= Task prompt =
Exactly the lines from the line with "if empty is" to the line with "before = set(bpy.data.objects)" should be extracted, both included, with no other lines.
# # # # # # #
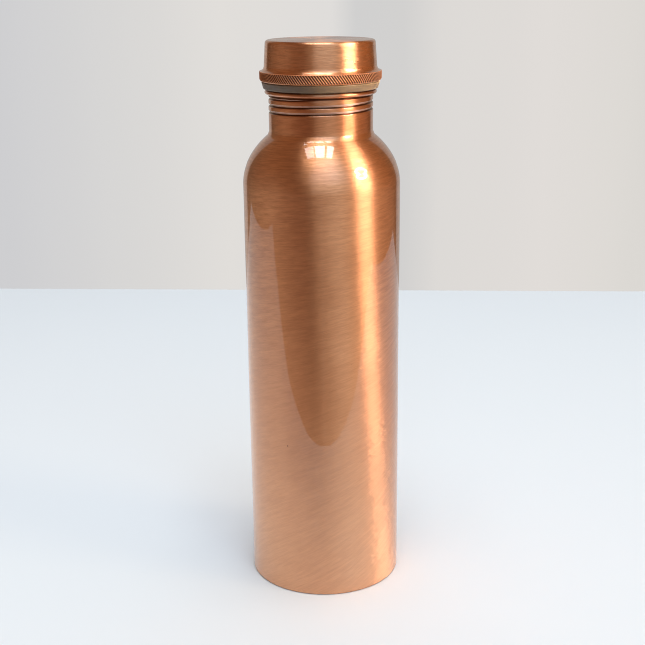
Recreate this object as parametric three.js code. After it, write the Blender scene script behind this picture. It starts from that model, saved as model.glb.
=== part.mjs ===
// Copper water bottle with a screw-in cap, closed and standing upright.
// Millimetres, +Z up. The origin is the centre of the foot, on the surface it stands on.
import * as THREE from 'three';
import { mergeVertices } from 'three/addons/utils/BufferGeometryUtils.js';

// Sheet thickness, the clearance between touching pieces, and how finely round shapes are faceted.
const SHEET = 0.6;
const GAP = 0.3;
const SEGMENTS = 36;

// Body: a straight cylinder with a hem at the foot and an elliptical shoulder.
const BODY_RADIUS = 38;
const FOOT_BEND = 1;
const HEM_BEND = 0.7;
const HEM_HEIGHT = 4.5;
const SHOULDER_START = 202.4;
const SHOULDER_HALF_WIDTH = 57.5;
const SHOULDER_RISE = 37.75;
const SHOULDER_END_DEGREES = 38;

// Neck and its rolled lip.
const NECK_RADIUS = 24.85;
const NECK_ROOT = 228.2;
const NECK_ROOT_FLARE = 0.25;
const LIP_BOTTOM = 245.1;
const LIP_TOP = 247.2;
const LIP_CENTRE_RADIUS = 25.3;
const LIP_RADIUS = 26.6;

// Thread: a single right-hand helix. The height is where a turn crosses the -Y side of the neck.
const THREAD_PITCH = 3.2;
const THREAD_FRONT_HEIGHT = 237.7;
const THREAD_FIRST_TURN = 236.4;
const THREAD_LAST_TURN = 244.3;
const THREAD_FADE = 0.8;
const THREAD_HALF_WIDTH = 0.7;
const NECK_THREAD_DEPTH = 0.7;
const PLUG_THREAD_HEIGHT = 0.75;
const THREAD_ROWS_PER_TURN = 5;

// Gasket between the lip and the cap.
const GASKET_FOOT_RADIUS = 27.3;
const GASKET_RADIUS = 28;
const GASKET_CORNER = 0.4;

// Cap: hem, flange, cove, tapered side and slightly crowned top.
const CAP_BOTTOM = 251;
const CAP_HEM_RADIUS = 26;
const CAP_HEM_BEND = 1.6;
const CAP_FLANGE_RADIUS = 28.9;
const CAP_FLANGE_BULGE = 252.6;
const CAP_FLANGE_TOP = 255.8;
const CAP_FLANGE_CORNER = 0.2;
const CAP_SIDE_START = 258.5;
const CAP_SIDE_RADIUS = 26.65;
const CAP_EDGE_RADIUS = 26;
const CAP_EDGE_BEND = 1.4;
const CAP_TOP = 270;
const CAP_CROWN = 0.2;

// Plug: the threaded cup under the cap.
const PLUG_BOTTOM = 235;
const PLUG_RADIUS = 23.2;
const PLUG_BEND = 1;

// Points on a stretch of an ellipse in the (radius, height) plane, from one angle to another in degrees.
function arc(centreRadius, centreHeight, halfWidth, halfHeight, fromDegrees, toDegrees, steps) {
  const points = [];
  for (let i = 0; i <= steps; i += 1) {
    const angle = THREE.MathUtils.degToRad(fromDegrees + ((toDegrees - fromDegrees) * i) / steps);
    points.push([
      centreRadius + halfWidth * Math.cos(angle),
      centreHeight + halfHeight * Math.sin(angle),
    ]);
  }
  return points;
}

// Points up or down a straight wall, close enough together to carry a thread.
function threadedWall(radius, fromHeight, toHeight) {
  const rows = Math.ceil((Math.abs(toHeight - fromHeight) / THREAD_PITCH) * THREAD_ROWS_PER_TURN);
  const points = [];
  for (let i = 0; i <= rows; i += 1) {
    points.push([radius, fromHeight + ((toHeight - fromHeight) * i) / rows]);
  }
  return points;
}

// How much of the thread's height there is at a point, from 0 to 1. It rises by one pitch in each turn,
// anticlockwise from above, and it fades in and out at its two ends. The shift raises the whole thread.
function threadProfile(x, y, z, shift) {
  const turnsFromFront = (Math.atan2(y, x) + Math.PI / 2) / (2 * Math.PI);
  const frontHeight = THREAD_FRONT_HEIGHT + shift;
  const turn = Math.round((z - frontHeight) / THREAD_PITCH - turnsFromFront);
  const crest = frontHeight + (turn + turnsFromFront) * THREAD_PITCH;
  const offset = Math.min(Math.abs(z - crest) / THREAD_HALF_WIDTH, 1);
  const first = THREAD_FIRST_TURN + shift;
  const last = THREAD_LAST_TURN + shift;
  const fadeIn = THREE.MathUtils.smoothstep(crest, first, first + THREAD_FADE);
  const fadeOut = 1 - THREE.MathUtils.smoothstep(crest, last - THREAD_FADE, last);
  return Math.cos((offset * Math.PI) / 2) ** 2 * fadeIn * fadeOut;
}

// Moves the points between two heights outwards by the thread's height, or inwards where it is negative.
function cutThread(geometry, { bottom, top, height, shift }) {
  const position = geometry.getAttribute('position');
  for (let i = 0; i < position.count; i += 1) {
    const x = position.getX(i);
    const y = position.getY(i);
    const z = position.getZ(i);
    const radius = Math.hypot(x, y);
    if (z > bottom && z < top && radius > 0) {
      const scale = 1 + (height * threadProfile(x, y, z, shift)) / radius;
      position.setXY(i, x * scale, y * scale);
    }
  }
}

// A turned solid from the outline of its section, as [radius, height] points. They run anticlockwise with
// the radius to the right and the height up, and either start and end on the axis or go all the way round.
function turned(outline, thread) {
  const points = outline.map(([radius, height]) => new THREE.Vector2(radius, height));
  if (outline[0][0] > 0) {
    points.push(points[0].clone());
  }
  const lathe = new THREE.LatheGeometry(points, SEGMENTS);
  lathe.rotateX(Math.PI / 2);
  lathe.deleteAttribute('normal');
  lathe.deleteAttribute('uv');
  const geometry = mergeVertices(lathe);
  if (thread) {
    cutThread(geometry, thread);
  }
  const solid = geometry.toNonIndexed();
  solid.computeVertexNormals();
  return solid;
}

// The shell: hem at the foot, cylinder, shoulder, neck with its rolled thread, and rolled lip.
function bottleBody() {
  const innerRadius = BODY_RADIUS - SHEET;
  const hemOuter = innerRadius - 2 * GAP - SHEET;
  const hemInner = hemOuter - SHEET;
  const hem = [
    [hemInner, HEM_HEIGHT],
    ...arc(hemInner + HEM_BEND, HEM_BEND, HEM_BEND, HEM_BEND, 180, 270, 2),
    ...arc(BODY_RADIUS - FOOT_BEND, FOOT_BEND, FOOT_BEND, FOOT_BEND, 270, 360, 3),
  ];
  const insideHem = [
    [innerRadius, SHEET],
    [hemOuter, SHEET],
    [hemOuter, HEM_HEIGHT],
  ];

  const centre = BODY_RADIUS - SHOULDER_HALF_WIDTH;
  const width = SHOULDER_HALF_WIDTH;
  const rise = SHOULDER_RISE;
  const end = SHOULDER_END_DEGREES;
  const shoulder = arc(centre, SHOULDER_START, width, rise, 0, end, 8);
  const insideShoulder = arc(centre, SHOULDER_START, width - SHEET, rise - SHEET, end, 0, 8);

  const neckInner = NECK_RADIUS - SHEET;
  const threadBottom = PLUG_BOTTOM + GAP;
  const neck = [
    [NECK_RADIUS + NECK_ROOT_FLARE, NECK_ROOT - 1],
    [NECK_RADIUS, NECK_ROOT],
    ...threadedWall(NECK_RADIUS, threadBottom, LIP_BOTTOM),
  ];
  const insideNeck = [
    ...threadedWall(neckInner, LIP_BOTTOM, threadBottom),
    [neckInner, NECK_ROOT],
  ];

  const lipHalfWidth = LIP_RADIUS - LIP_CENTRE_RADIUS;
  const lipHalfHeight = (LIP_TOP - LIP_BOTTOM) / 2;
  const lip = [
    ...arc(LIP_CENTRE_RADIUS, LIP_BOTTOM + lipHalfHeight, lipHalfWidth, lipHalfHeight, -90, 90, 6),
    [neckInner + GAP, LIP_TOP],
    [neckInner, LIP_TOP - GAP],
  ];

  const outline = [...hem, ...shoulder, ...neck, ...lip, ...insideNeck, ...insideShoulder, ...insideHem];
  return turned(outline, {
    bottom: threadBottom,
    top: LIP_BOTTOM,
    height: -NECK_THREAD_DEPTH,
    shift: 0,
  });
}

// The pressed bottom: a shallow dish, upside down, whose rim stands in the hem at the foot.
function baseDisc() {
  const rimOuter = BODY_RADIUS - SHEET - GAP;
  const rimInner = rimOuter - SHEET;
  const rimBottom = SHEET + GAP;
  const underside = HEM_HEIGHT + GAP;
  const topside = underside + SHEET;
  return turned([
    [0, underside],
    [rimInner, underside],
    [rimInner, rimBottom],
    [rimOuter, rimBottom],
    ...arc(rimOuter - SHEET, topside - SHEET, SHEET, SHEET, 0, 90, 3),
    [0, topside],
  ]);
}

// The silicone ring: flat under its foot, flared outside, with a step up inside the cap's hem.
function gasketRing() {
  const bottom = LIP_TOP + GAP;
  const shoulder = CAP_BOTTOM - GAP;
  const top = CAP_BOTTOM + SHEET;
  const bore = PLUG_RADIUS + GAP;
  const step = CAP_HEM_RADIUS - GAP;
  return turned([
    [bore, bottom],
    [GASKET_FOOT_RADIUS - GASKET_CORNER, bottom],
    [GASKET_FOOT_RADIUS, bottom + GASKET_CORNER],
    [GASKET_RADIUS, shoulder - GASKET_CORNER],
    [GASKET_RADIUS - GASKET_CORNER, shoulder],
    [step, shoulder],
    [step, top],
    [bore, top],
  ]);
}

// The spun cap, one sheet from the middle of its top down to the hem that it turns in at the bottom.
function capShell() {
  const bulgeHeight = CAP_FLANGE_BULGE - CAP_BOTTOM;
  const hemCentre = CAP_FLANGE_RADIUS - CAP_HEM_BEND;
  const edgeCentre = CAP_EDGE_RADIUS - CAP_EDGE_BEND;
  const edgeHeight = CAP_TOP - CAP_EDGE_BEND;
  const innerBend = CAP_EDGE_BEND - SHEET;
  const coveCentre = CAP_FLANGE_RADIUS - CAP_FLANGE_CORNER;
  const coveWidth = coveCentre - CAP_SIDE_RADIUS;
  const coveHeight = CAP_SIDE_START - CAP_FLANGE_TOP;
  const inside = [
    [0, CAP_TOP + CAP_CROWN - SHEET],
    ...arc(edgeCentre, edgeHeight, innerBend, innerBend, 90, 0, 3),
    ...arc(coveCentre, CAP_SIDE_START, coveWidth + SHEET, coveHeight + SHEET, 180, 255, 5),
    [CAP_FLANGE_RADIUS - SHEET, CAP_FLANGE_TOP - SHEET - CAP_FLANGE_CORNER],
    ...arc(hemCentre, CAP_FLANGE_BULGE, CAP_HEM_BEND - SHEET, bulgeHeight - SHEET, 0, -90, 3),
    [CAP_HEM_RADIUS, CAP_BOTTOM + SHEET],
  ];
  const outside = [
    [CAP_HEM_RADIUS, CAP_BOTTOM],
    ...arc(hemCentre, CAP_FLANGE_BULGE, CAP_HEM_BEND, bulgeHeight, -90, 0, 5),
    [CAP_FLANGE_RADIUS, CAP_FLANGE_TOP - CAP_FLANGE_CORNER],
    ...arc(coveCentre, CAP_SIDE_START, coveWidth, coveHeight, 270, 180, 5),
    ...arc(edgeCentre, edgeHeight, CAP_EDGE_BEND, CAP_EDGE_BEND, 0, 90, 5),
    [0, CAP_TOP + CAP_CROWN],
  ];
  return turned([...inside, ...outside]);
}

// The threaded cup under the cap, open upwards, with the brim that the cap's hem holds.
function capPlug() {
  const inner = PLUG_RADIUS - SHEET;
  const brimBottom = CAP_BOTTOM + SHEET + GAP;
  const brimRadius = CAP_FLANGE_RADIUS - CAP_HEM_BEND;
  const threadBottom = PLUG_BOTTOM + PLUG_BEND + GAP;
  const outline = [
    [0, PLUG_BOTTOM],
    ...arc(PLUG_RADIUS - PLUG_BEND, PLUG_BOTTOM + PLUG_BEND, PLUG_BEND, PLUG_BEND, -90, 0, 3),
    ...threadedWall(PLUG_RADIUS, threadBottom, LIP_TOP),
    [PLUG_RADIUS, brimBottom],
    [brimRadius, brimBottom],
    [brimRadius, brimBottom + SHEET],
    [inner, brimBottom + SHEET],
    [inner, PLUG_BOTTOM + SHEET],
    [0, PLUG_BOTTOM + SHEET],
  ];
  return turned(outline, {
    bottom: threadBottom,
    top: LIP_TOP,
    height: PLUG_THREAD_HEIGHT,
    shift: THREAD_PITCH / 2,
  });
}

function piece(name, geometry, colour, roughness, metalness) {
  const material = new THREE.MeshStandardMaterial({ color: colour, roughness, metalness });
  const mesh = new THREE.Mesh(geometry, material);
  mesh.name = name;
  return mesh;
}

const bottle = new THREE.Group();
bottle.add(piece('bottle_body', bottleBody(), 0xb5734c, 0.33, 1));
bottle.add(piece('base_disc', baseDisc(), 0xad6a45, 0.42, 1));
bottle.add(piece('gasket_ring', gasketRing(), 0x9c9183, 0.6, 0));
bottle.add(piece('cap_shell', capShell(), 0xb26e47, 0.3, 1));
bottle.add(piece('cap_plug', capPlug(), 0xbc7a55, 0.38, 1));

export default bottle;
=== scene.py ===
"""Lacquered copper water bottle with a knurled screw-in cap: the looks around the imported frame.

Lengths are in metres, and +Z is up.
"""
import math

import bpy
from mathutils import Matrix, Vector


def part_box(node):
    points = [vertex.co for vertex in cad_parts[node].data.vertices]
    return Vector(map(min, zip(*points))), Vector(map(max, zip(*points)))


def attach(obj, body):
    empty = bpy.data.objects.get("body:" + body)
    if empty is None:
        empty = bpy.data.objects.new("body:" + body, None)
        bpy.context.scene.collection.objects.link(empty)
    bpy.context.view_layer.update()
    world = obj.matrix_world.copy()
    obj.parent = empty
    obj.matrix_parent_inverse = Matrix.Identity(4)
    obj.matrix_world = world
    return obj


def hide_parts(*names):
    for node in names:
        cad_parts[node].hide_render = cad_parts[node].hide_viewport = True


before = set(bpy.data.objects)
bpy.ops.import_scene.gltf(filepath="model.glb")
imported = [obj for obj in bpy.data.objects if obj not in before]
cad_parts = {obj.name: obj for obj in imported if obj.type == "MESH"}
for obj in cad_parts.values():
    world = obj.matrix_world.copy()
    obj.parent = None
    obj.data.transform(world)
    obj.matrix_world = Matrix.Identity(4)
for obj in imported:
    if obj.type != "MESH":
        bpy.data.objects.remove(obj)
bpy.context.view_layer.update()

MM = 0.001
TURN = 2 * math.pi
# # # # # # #
= Solution for this exercise =
    if empty is None:
        empty = bpy.data.objects.new("body:" + body, None)
        bpy.context.scene.collection.objects.link(empty)
    bpy.context.view_layer.update()
    world = obj.matrix_world.copy()
    obj.parent = empty
    obj.matrix_parent_inverse = Matrix.Identity(4)
    obj.matrix_world = world
    return obj


def hide_parts(*names):
    for node in names:
        cad_parts[node].hide_render = cad_parts[node].hide_viewport = True


before = set(bpy.data.objects)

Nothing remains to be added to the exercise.